Facebook founder and CEO Mark Zuckerberg. LinkedIn CEO Jeff Weiner. Google (now Alphabet) co-founder and chief executive Larry Page.
For the past three years, these well-known Silicon Valley CEOs topped Glassdoor’s annual list of the chief executives with the highest anonymous approval ratings from employees on the career web site. But this year, the highest rated CEO is much less well known, at least outside top executive suites.
Bob Bechek, the worldwide managing director of Bain & Company, the management consulting firm, was ranked highest on this year’s list. A 30-year veteran of the firm who led a robotics company before joining Bain, Bechek took over its leadership in 2012. Current and former Bain employees who filled out reviews on Glassdoor’s site over the past year gave him an approval rating of 99 percent.

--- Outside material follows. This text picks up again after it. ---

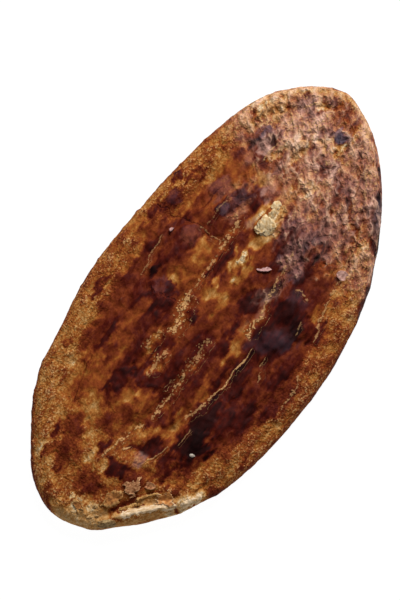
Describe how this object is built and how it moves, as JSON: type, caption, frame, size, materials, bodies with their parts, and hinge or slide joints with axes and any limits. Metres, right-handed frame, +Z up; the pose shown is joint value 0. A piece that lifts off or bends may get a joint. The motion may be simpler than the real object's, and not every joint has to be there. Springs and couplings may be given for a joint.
{
  "type": "turkish pide",
  "caption": "Whole plain pide: a long flat oval loaf with a raised rim, finger furrows, a blistered scorched crust and a torn rim at its blunt end.",
  "frame": {"origin": "under the middle of the loaf's outline, on the plane it rests on", "axes": "+X along the loaf towards its narrower end, +Y across it, +Z up"},
  "size_m": [0.2999, 0.1482, 0.0179],
  "materials": {
    "crust": "baked bread crust, golden and granular on the rims, scorched dark and satin on the ridges",
    "sesame": "dull ivory seed coat",
    "flake": "dry chips and flakes of crust"
  },
  "bodies": {
    "root": {"pide": "crust"}
  },
  "joints": []
}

He squeaked into the top spot above two other CEOs who also had 99 percent approval ratings: Another relative unknown, Ultimate Software CEO Scott Scherr, and another leader of a major management consulting firm, McKinsey & Co. CEO Dominic Barton.
Glassdoor’s career trends analyst, Scott Dobroski, said the close finish had to be decided by looking beyond the thousandth decimal point. “The differences in these ratings are very, very miniscule,” he said.
The rest of the top 10 included more well-known names, such as Zuckerberg (No. 4), Salesforce CEO Marc Benioff (No. 6), who has been an outspoken advocate for gay rights, and Apple CEO Tim Cook (No. 8). Google’s new CEO, Sundhar Pichai, came in at No. 7.
While the list names the 50 top-rated CEOs by employees, in reality there is little difference between the approval ratings of Bain’s Bechek and Sephora CEO Calvin McDonald, the 50th-ranked CEO, who had a 92 percent approval rating. The overall scores have improved markedly in recent years, with the 50th-ranked CEO seeing an approval rating of 78 percent in 2014, 88 percent last year, and 92 percent this year.
Glassdoor’s Dobroski says that’s likely a result of what has been — despite last week’s gloomier jobs report — a strong labor market. “It’s natural to see those numbers go up when you look at the themes in the reviews,” he said. “It’s been a job seeker’s market. Employees are feeling good in their jobs right now, they’re more happy with senior leaders, and they’re not hearing about as many job cuts.”
Is it possible that as the annual list hits its fourth year, more companies could be filling the ballot box with positive votes about their CEOs? (The approval rating is set by employees answering a simple question about whether they do or don’t approve of the CEO; a company’s CEO can only be considered for the list if there it has at least 100 reviews and at least an overall 3.0 employee satisfaction score.) Dobroski says the Glassdoor employs both technological and human methods to prevent any gaming of the list’s results, but would not provide much more detail about its processes, for fear that “it would give away how someone could game it.”
Glassdoor’s community guidelines do prohibit incentivizing reviews, Dobroski says, and its “content services management team” checks reviews for fraud. Companies or CEOs may be subject to being manually excluded from the list if there is abuse of the reviews, which it determines on a case-by-case basis. “We have robust technology and human touch reviews in place,” Dobroski said.
This year’s list includes four female leaders — the most so far — In-N-Out Burger president Lynsi Snyder, Staffmark CEO Lesa Francis, Enterprise Holdings CEO Pamela Nicholson and Deloitte CEO Cathy Engelbert. Other familiar corporate names include Nike’s Mark Parker at No. 29, Goldman Sachs’ Lloyd Blankfein at No. 33, and Costco Wholesale’s Craig Jelinek at No. 46.
So what gives Bechek such a high approval rating? According to Glassdoor, one employee said in a review about the firm’s senior management that “someone told me before I joined Bain, ‘The best thing about Bain is how Bain runs Bain,’ ” though doesn’t comment specifically on Bechek. He has received little press, but in a recent Q&A by the MBA site Poets & Quants, he’s described as being known as modest with a “self-deprecating wit” and calls empathy and perseverance the most essential qualities for a successful career.
In a speech last year at the Oxford Union, the prestigious debating society, he described saying ‘no’ a couple of times before taking the top job at Bain. “I didn’t seek this role,” he says. Even so, many employees apparently think he does a good job in it.